Aerosol sampling at small forward-facing angles: differentiation of yaw from pitch

Abstract

Abstract When sampling aerosols in ambient or industrial air environments with an inlet, small changes in wind direction or physical constraints in positioning the inlet in the system necessitate the assessment of sampling efficiency in both the vertical and horizontal planes at small angles. In this study we have experimentally investigated the overall sampling efficiency of tubular sharp-edged inlets in yaw (horizontal plane) and pitch (vertival plane) orientations at 0–20° from horizontal aerosol flows. We have developed a model for the overall sampling efficiency at yaw and pitch by extending our previously developed model for pitch to yaw based on our new wind tunnel data. In our model, the difference between yaw and pitch is expressed by the effect of gravity on the wall impaction process inside the inlet described by a gravity effect angle.

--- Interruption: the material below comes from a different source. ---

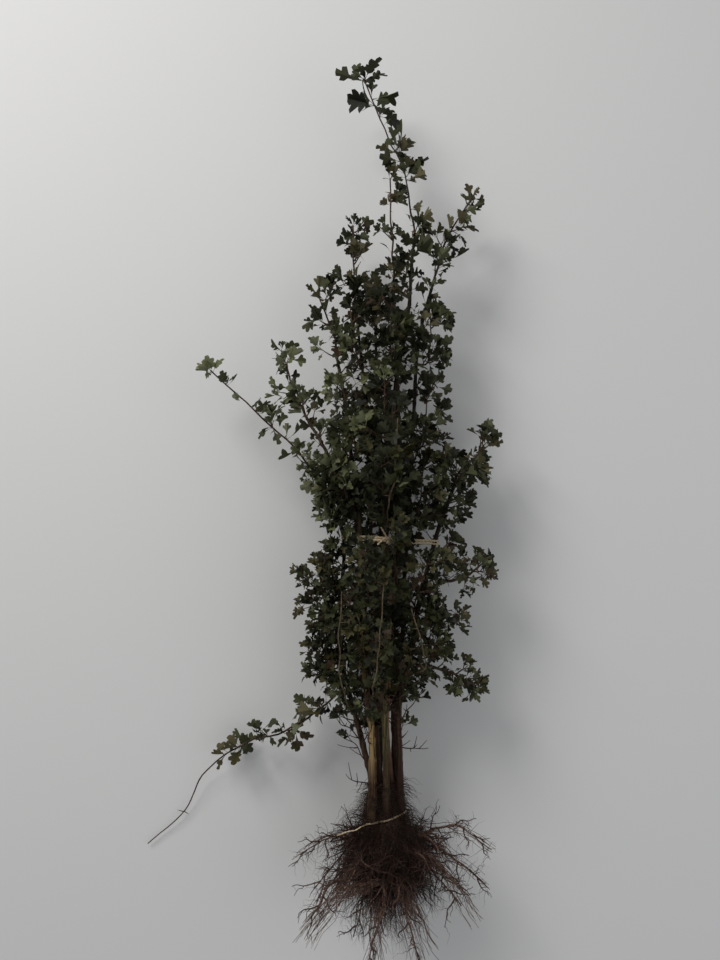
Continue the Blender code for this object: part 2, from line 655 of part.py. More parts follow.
bark = material("bark", (0.19, 0.12, 0.065), 0.8)
leaf_green = material("leaf", (0.055, 0.085, 0.03), 0.55)
root_bark = material("root", (0.11, 0.055, 0.035), 0.85)
twine = material("twine", (0.62, 0.46, 0.27), 0.7)

crown = root_crown(root_bark)
crown_faces = [tuple(f.vertices) for f in crown.data.polygons]
crown_wall = BVHTree.FromPolygons([v.co for v in crown.data.vertices], crown_faces)
crown_swollen = ([v.co + v.normal * GAP for v in crown.data.vertices], crown_faces)

stems = {name: stem_limb(name) for name in STEMS}
boughs = {name: bough_limb(name, stems) for name in BOUGHS}
roots = {name: root_limb(name, crown_wall) for name in ROOTS}
limbs = stems | boughs | roots
for name, limb in limbs.items():
    mesh_object(name, *tube_mesh(*limb), root_bark if name in roots else bark)

upper_tie = band("upper_tie", upper_tie_outline(stems.values()), TIE_WIDTH, twine)
lower_tie = band("lower_tie", lower_tie_outline(), TWINE, twine)

ties = [([v.co.copy() for v in o.data.vertices], [tuple(f.vertices) for f in o.data.polygons])
        for o in (upper_tie, lower_tie)]
swollen = [tube_mesh(*limb, GAP) for limb in limbs.values()]
obstacles = {"limbs": tree_of([*swollen, crown_swollen, *ties])}

# The stem of every mass is set first, then its twigs, then its leaves.
masses = []
for mass in MASSES:
    growth = start_mass(mass, foot_of(mass, limbs), LEAF_LIFT, obstacles)
    limbs[mass.name] = growth.limb
    masses.append((growth, leaf_green))
for mass in ROOT_MASSES:
    foot = foot_on_crown(mass.host, mass.foot, crown_wall)
    masses.append((start_mass(mass, foot, ROOT_DROOP, obstacles), root_bark))
for growth, _ in masses:
    growth.side_twigs()
    obstacles[growth.mass.name] = tree_of(growth.swollen)
for growth, finish in masses:
    if growth.mass.leaves:
        growth.dress()
        obstacles[growth.mass.name] = tree_of(growth.swollen)
    fuse(growth.mass.name, growth.twigs + growth.leaves, finish)

# The plant is moved as one, so that the middle of its box is over the origin.
plant = bpy.data.objects.new("hawthorn", None)
bpy.context.scene.collection.objects.link(plant)
corners = [v.co for o in bpy.data.objects if o.type == "MESH" for v in o.data.vertices]
low = Vector(min(c[i] for c in corners) for i in range(3))
high = Vector(max(c[i] for c in corners) for i in range(3))
plant.location = (-(low.x + high.x) / 2, -(low.y + high.y) / 2, -low.z)
for obj in list(bpy.data.objects):
    if obj.type == "MESH":
        obj.parent = plant
        if obj.name.startswith(("stem", "root", "bough", "fine")):
            obj.data.shade_smooth()
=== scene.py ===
"""A young hawthorn lifted with its roots bare, tied round with twine and laid down on a pale floor.

The sections follow the plant as it grew: the stems, the boughs, the twigs and leaves, the root crown, the
roots and the twine. Lengths are in metres. The plant's own coordinates have Y along the stems, counted from
the level that the roots spread at, and X and Z across it, counted from the middle of the root crown.
"""

import json
import math
import random
from collections import namedtuple

import bpy
from mathutils import Matrix, Vector, noise

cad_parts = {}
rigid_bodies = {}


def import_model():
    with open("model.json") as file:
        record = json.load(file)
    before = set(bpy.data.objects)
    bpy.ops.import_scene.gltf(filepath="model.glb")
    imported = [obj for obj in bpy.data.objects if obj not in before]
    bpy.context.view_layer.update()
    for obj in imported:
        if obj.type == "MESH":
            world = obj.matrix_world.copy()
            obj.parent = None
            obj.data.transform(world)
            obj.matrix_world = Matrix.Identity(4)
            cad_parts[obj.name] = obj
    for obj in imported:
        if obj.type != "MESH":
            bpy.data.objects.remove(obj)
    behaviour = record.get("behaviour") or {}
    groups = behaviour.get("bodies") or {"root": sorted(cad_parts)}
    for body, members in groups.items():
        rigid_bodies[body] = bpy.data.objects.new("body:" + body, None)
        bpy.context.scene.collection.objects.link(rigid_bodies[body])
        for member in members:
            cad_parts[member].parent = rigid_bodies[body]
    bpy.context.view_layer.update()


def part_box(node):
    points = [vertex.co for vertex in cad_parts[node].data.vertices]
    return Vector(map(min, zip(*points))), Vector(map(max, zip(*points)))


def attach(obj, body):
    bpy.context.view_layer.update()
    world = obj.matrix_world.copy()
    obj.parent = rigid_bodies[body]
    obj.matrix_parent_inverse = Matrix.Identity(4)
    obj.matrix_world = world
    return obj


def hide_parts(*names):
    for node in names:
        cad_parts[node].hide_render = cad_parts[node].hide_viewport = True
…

At yaw, the gravity effect on the wall impaction process does not change with sampling angle. At pitch, the gravity effect on the impaction process results in particle loss increase for upward and decrease for downward sampling. A new relationship has been developed between the gravity effect and physical sampling angles. Using our model, we have developed graphical representations for aerosol sampling at small angles. These can be used in the field to determine the overall sampling efficiency of inlets at several operating conditions and the operating conditions that results in an acceptable sampling error. Pitch and diameter factors have been introduced for relating the efficiency values over a wide range of operating conditions to those of a reference condition. The pitch factor determines the overall sampling efficiency at pitch from yaw values, and the diameter factor determines the overall sampling efficiency at different inlet diameters.